TUE 24 - 3 - 2026
 
Date: Jan 28, 2014
Source: The Daily Star
ISIS leaders killed, captured in Aleppo
BEIRUT: A senior figure in an Al-Qaeda-linked group in Syria has been killed in a bloody dispute with rebel factions that has raged for more than three weeks across opposition-held parts of the country, activists and an Iraqi intelligence official said Monday.

Heavy fighting between the Islamic State of Iraq and Greater Syria (ISIS) and rival rebels has left more than 1,400 people dead across the country since Jan. 3, erupting after months of growing resentment against ISIS’ heavy-handed tactics in the territory under its control.
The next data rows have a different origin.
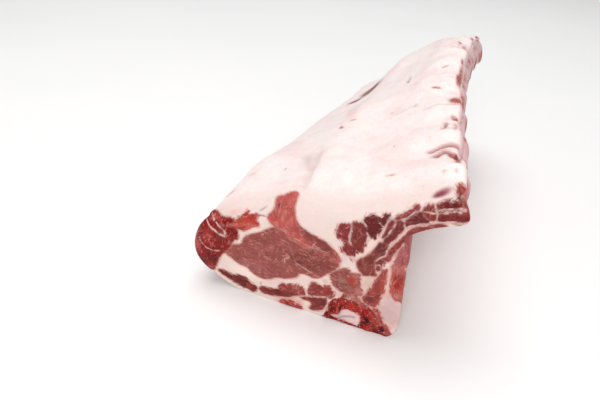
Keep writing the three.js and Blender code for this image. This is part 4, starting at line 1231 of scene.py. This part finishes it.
# ---------------------------------------------------------------- floor, light and camera
def floor_material():
    s = Shader("floor")
    grain = s.node("TexCoord").outputs["Object"]
    tone = s.step(s.noise(grain, 3.0, 3), 0.3, 0.7, 0.93, 0.95)
    colour = s.node("CombineColor", {0: tone, 1: tone, 2: tone}).outputs[0]
    shader = s.node("BsdfPrincipled", {"Base Color": colour, "Roughness": 0.75})
    s.node("OutputMaterial", {"Surface": shader.outputs[0]})
    return s.material


FLOOR_SIDE = 12.0
bpy.ops.mesh.primitive_plane_add(size=FLOOR_SIDE, location=(0, 0, -0.0002))
floor = bpy.context.object
floor.name = "floor"
floor.data.materials.append(floor_material())


def soft_light(name, place, aim, size, power, colour=(1, 1, 1)):
    data = bpy.data.lights.new(name, "AREA")
    data.shape = "DISK"
    data.size, data.energy, data.color = size, power, colour
    light = bpy.data.objects.new(name, data)
    light.location = place
    light.rotation_euler = (Vector(aim) - Vector(place)).to_track_quat("-Z", "Y").to_euler()
    bpy.context.scene.collection.objects.link(light)


soft_light("overhead", (-0.35, 0.3, 2.2), (0, 0, 0.0), 2.0, 30.0, (1.0, 0.99, 0.985))
soft_light("front", (0.25, -1.3, 0.8), (0, -0.1, 0.05), 0.7, 10.5, (1.0, 0.985, 0.97))

world = bpy.data.worlds.new("studio")
world.use_nodes = True
background = world.node_tree.nodes["Background"]
background.inputs["Color"].default_value = (1.0, 1.0, 1.0, 1.0)
background.inputs["Strength"].default_value = 0.4
bpy.context.scene.world = world
bpy.context.scene.view_settings.view_transform = "Standard"

CAMERA_PLACE = (0.07564, -0.34574, 0.20705)
CAMERA_RIGHT, CAMERA_UP = (0.919, 0.394, 0.034), (-0.228, 0.458, 0.859)
CAMERA_LENS, SENSOR_WIDTH = 29.63, 36.0
camera_data = bpy.data.cameras.new("camera")
camera_data.lens, camera_data.sensor_width, camera_data.sensor_fit = CAMERA_LENS, SENSOR_WIDTH, "HORIZONTAL"
camera = bpy.data.objects.new("camera", camera_data)
right = Vector(CAMERA_RIGHT).normalized()
backward = right.cross(Vector(CAMERA_UP)).normalized()
turn = Matrix((right, backward.cross(right), backward)).transposed()
camera.matrix_world = Matrix.LocRotScale(Vector(CAMERA_PLACE), turn, None)
bpy.context.scene.collection.objects.link(camera)
bpy.context.scene.camera = camera
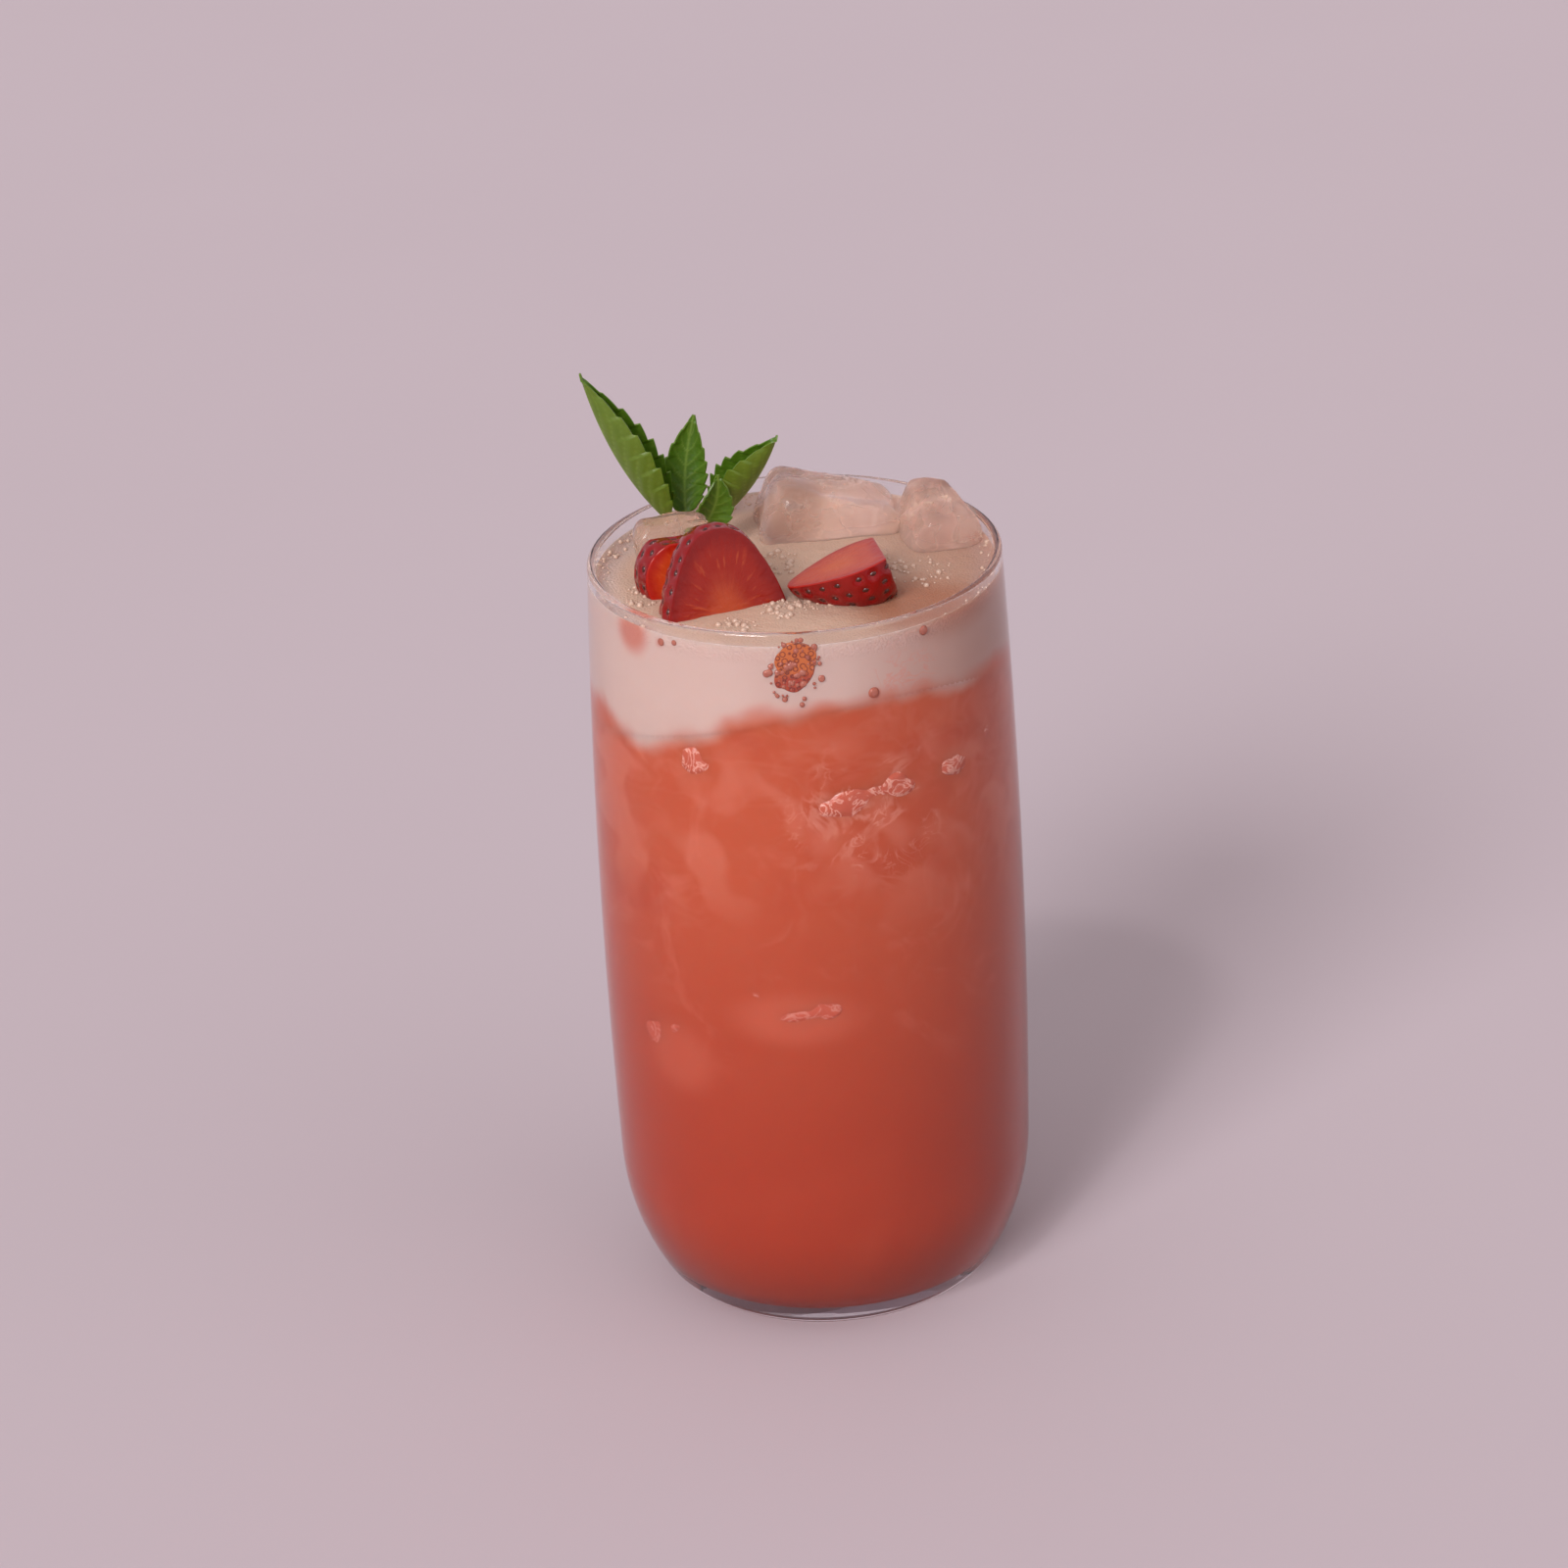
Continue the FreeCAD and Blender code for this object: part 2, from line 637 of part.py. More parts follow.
def make_fill_limit():
    """Everything below the foam's top: flat, and turned up where the foam clings to the wall."""
    body = new_body("fill_limit")
    sketch = new_sketch(body, "fill_outline")
    level = foam_level()
    cling = size("cling_radius")
    flat = mouth_radius() - size("cling_reach")
    beyond = belly_radius() + cling
    surface = line(sketch, (0, level, 0), (flat, level, 0))
    ring = arc(sketch, (flat, level + cling), cling, -90, 0)
    brim = line(sketch, (flat + cling, level + cling, 0), (beyond, level + cling, 0))
    wall = line(sketch, (beyond, level + cling, 0), (beyond, 0, 0))
    bottom = line(sketch, (beyond, 0, 0), (0, 0, 0))
    axis = line(sketch, (0, 0, 0), (0, level, 0))
    for edge, kind in ((surface, "Horizontal"), (brim, "Horizontal"), (wall, "Vertical"),
                       (bottom, "Horizontal"), (axis, "Vertical")):
        rule(sketch, kind, edge)
    rule(sketch, "Tangent", surface, END, ring, START)
    rule(sketch, "Coincident", ring, END, brim, START)
    rule(sketch, "Coincident", brim, END, wall, START)
    rule(sketch, "Coincident", wall, END, bottom, START)
    rule(sketch, "Coincident", bottom, END, axis, START)
    rule(sketch, "Coincident", axis, END, surface, START)
    rule(sketch, "Coincident", axis, START, *ROOT_POINT)
    rule(sketch, "Horizontal", ring, CENTRE, ring, END)
    dimension(sketch, "DistanceY", (*ROOT_POINT, surface, START), level, FOAM_LEVEL)
    dimension(sketch, "DistanceX", (*ROOT_POINT, surface, END), flat, f"{MOUTH_RADIUS} - sizes.cling_reach")
    dimension(sketch, "Radius", (ring,), cling, "sizes.cling_radius")
    dimension(sketch, "DistanceX", (*ROOT_POINT, wall, START), beyond,
              f"{BELLY_RADIUS} + sizes.cling_radius")
    revolve(body, sketch, "fill")
    return body


def foam_underside(x, y):
    """Height of the wavy boundary where the foam ends and the drink begins."""
    across, depth = x / mouth_radius(), y / mouth_radius()
    return (
        foam_level() - size("foam_depth")
        + size("foam_tilt_right") * across
        + size("foam_tilt_back") * depth
        + size("foam_saddle") * (across ** 2 - depth ** 2)
        + size("foam_twist") * 2 * across * depth
    )


def make_drink_limit():
    """Everything below the foam: a block with the wavy boundary as its top."""
    reach = 1.05 * belly_radius()
    steps = 6
    places = [reach * (2 * step / steps - 1) for step in range(steps + 1)]
    grid = [[Vector(x, y, foam_underside(x, y)) for y in places] for x in places]
    surface = Part.BSplineSurface()
    surface.interpolate(grid)
    block = doc.addObject("Part::Feature", "drink_limit")
    block.Shape = surface.toShape().extrude(Vector(0, 0, -size("glass_height")))
    block.Placement = FreeCAD.Placement()
    return block


# ---------------------------------------------------------------------------------------------
# The model

glass = make_glass()
mouth = make_mouth()

middle_berry = keep_clear(
    "strawberry_middle",
    make_berry("middle_berry", "3.5", 0, lying(tip=(-0.09, 0.25, 0.96), face=(0.36, -0.93, 0.2))),
    mouth, [])
left_berry = keep_clear(
    "strawberry_left",
    make_berry("left_berry", "6", 1.5, lying(tip=(0.05, -0.12, -1), face=(0.08, -0.95, 0.25))),
    mouth, [middle_berry])
right_berry = keep_clear(
    "strawberry_right",
    make_berry("right_berry", "0", 3.6, lying(tip=(-0.943, -0.149, -0.296), face=(-0.315, 0.121, 0.941))),
    mouth, [middle_berry])
berries = [middle_berry, left_berry, right_berry]

ice_large = keep_clear(
    "ice_large",
    make_ice("large_ice", Rotation(Vector(0, 0, 1), 6) * Rotation(Vector(0, 1, 0), 16)),
    mouth, berries)
ice_right = keep_clear(
    "ice_right",
    make_ice("right_ice", Rotation(Vector(0, 0, 1), 12) * Rotation(Vector(0, 1, 0), 18)
             * Rotation(Vector(1, 0, 0), 12)),
    mouth, [*berries, ice_large])
ice_left = keep_clear(
    "ice_left",
    make_ice("left_ice", Rotation(Vector(0, 0, 1), 8)),
    mouth, [*berries, ice_large])
mint, mint_stem = make_mint()

sunk_pieces = [*berries, ice_large, ice_right, ice_left, mint_stem]

contents = boolean("Common", "contents", make_inside(), make_fill_limit())
drink_limit = make_drink_limit()
drink = cut_round("drink", boolean("Common", "drink_whole", contents, drink_limit), sunk_pieces)
foam = cut_round("foam", boolean("Cut", "foam_whole", contents, drink_limit), sunk_pieces)
doc.recompute()

for item in doc.Objects:
    if "Invalid" in item.State or "Error" in item.State:
        raise RuntimeError(f"{item.Label} did not compute: {item.State}")

nodes = [glass, drink, foam, ice_large, ice_right, ice_left, *berries, mint]
for node in nodes:
    shape = node.Shape
    if shape.isNull() or not shape.isValid() or len(shape.Solids) != 1:
        raise RuntimeError(f"{node.Label} is not one valid solid: {len(shape.Solids)} solids")

os.makedirs("parts", exist_ok=True)
for node in nodes:
    node.Shape.exportStep(f"parts/{node.Label}.step")
    box = node.Shape.BoundBox
    print(f"{node.Label}: {node.Shape.Volume / 1000:.2f} cm3, x {box.XMin:.1f} to {box.XMax:.1f}, "
          f"y {box.YMin:.1f} to {box.YMax:.1f}, z {box.ZMin:.1f} to {box.ZMax:.1f}")
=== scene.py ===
# %% [markdown]
# # A glass of pink lemonade
# A tall tumbler holds a cloudy coral drink under a thick head of foam. Three ice blocks, three
# pieces of strawberry and a sprig of mint stand in the foam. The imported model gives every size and
# place. The glass keeps its own mesh, because a turned shape is already exact. Everything soft,
# melted or grown is made again here, in the same place, with finer form and its own finish.

import math

import bpy
import numpy as np
from mathutils import Matrix, Quaternion, Vector, noise


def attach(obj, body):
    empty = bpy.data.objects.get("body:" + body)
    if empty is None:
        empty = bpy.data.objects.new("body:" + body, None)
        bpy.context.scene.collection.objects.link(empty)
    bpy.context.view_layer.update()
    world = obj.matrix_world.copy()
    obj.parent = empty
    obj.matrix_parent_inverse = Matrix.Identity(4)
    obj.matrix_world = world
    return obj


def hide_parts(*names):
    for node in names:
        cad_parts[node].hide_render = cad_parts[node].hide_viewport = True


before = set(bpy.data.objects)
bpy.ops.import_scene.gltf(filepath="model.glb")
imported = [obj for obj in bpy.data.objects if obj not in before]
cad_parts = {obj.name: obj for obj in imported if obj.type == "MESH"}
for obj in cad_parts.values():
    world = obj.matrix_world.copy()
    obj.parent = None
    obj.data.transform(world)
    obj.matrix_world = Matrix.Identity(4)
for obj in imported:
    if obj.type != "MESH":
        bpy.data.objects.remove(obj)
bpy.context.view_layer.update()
print("nodes:", ", ".join(sorted(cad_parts)))

# %% [markdown]
# ## Camera
# The glass is seen from in front and above, with a long lens, so its sides stay nearly parallel.
# The camera is placed the way a person would say it: how far away, how high, where it looks and
# how many degrees it leans to one side.

# %% Stand the camera
CAMERA_DISTANCE = 0.750
CAMERA_ELEVATION = math.radians(27.6)
CAMERA_LEAN = math.radians(-3.24)
MIDDLE_OF_GLASS = Vector((0, 0, 0.070))
LOOK_AT = Vector((-0.00401, 0, 0.09522))


def put_in_scene(name, data):
    """An object in the scene that shows the data."""
    thing = bpy.data.objects.new(name, data)
    bpy.context.scene.collection.objects.link(thing)
    return thing


camera = put_in_scene("camera", bpy.data.cameras.new("camera"))
camera.data.lens, camera.data.sensor_width = 95.5, 36
camera.location = MIDDLE_OF_GLASS + CAMERA_DISTANCE * Vector(
    (0, -math.cos(CAMERA_ELEVATION), math.sin(CAMERA_ELEVATION)))
level = (LOOK_AT - camera.location).to_track_quat("-Z", "Y")
camera.rotation_mode = "QUATERNION"
camera.rotation_quaternion = level @ Quaternion((0, 0, 1), CAMERA_LEAN)
bpy.context.scene.camera = camera
bpy.context.scene.view_settings.view_transform = "Standard"
print("camera at", [round(number, 3) for number in camera.location])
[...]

The senior militant, an Iraqi who went by the nom de guerre of Haji Bakr, was killed earlier this month in the town of Tal Rifaat in the northern province of Aleppo, according to the Britain-based Syrian Observatory for Human Rights monitoring group. That corresponded to reports provided by two activists based in the city of Aleppo, Hasan Kattan and another who spoke on condition of anonymity for security reasons.

A senior Iraqi intelligence official who specializes in Al-Qaeda said Haji Bakr was assassinated in a killing tied to the dispute between ISIS and armed opposition groups.

The official, who spoke on condition of anonymity because he was not authorized to brief the media, said Haji Bakr’s real name was Samir Abid Mohammad al-Halefawi, and that he served as an air defense officer in Saddam Hussein’s army before joining Al-Qaeda in Iraq after the 2003 U.S.-led invasion.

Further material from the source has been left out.